(Excerpt from a dataset)
____

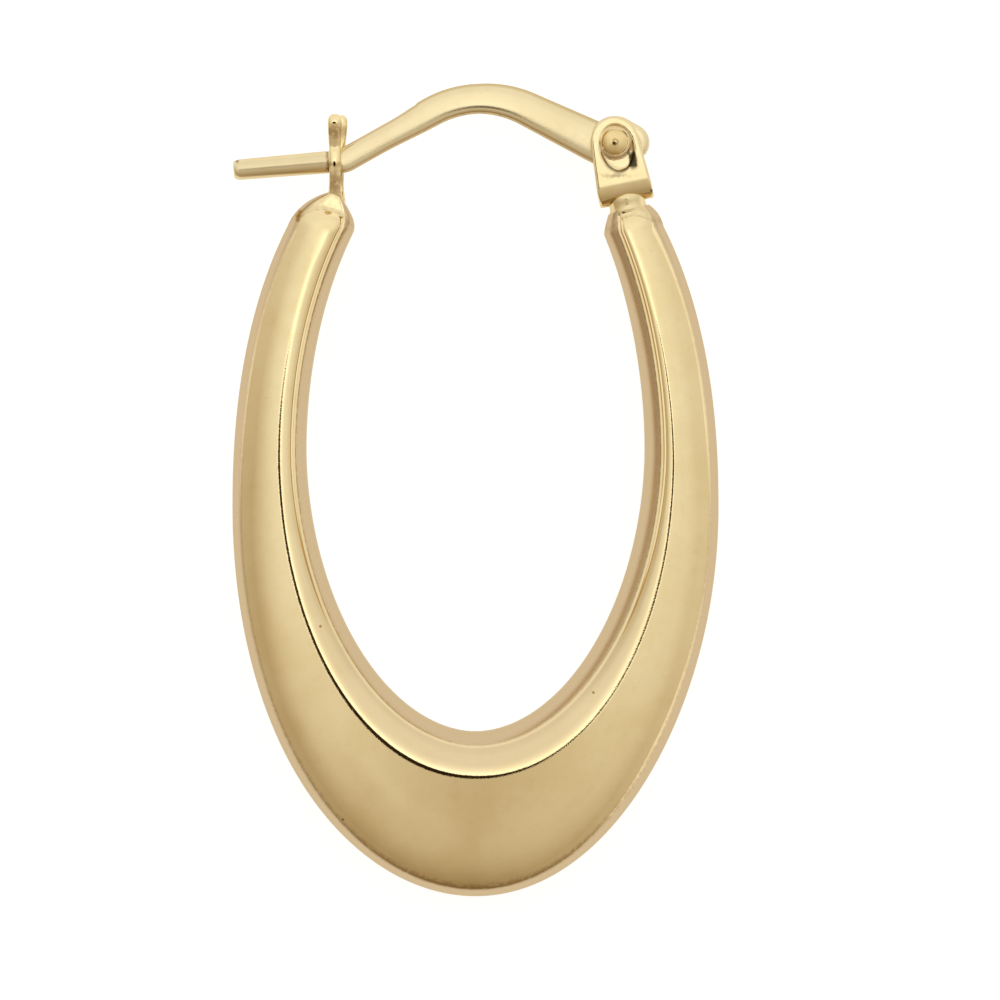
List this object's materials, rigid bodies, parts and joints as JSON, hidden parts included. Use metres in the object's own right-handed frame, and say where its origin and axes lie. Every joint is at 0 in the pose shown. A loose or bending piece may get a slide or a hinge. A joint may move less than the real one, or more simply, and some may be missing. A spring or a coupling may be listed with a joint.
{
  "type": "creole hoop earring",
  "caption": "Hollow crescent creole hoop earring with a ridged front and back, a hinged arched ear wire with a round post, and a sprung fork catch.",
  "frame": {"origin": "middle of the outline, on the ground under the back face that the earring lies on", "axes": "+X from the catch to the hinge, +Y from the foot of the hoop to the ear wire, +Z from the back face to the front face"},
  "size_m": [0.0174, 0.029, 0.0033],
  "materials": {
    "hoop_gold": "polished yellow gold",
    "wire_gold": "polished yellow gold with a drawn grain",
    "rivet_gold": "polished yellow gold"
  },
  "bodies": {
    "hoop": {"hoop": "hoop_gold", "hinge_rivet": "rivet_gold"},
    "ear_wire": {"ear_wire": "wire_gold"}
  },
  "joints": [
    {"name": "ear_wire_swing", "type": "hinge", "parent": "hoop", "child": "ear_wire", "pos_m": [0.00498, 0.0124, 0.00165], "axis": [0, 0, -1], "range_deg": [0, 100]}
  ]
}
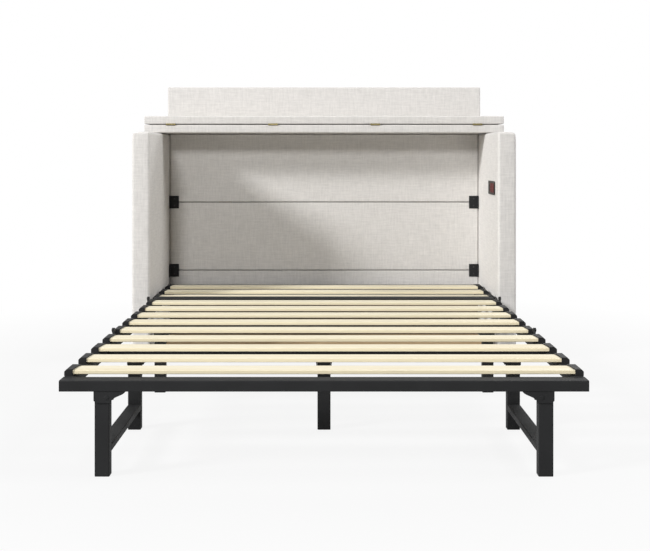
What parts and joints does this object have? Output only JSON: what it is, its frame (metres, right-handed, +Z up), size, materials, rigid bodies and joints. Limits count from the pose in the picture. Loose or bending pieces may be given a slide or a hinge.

____

> **WHAT YOU NEED TO DO**
Please reproduce each record precisely as written.

> **SOLUTION FOR THIS TASK**
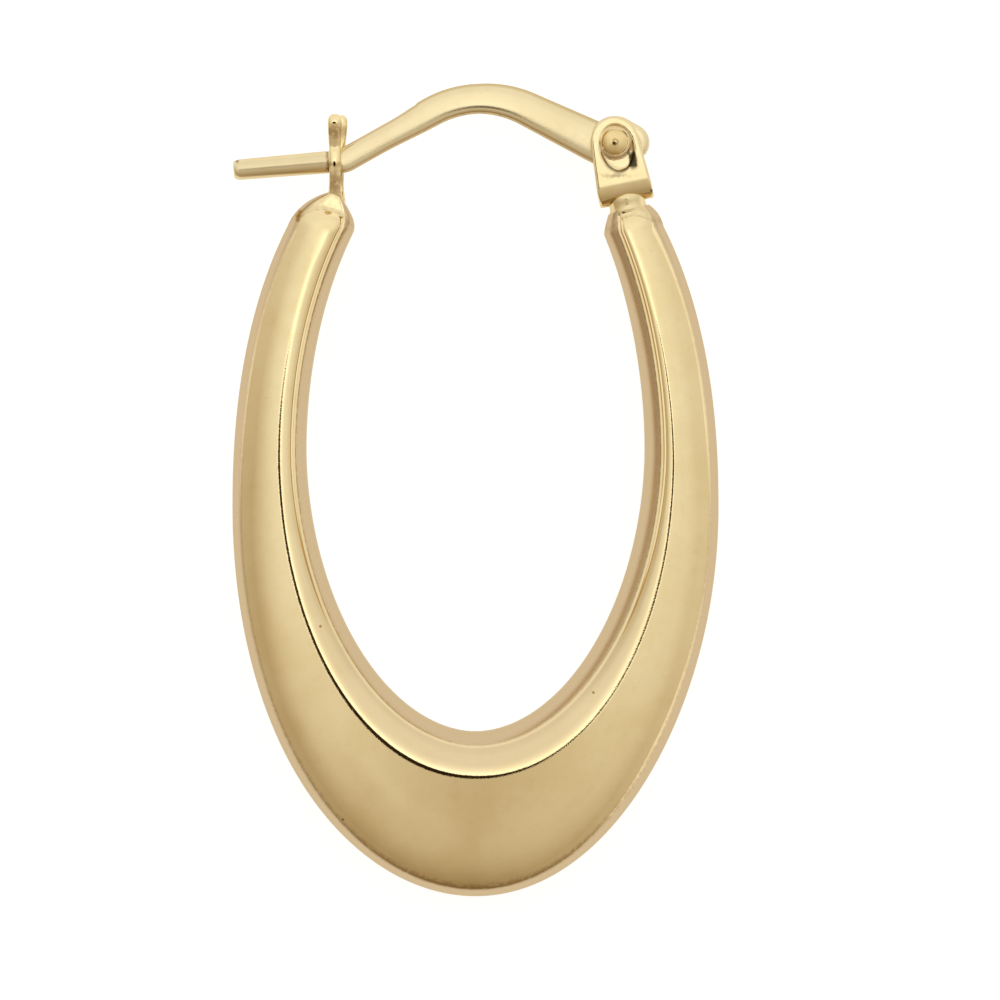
List this object's materials, rigid bodies, parts and joints as JSON, hidden parts included. Use metres in the object's own right-handed frame, and say where its origin and axes lie. Every joint is at 0 in the pose shown. A loose or bending piece may get a slide or a hinge. A joint may move less than the real one, or more simply, and some may be missing. A spring or a coupling may be listed with a joint.
{
  "type": "creole hoop earring",
  "caption": "Hollow crescent creole hoop earring with a ridged front and back, a hinged arched ear wire with a round post, and a sprung fork catch.",
  "frame": {"origin": "middle of the outline, on the ground under the back face that the earring lies on", "axes": "+X from the catch to the hinge, +Y from the foot of the hoop to the ear wire, +Z from the back face to the front face"},
  "size_m": [0.0174, 0.029, 0.0033],
  "materials": {
    "hoop_gold": "polished yellow gold",
    "wire_gold": "polished yellow gold with a drawn grain",
    "rivet_gold": "polished yellow gold"
  },
  "bodies": {
    "hoop": {"hoop": "hoop_gold", "hinge_rivet": "rivet_gold"},
    "ear_wire": {"ear_wire": "wire_gold"}
  },
  "joints": [
    {"name": "ear_wire_swing", "type": "hinge", "parent": "hoop", "child": "ear_wire", "pos_m": [0.00498, 0.0124, 0.00165], "axis": [0, 0, -1], "range_deg": [0, 100]}
  ]
}
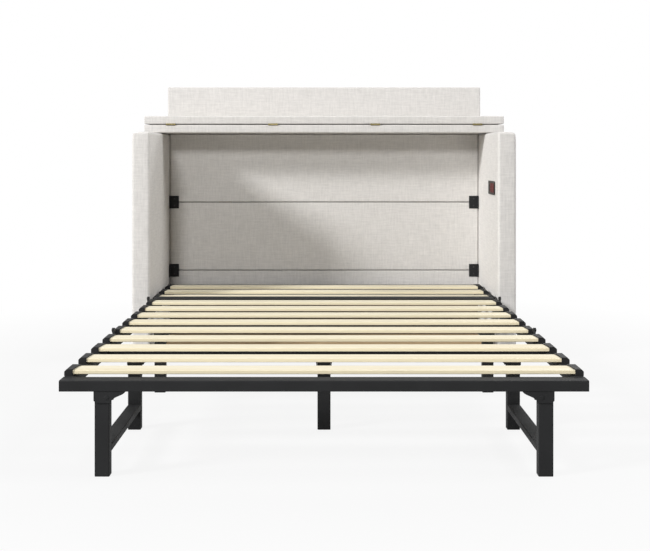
What parts and joints does this object have? Output only JSON: what it is, its frame (metres, right-handed, +Z up), size, materials, rigid bodies and joints. Limits count from the pose in the picture. Loose or bending pieces may be given a slide or a hinge.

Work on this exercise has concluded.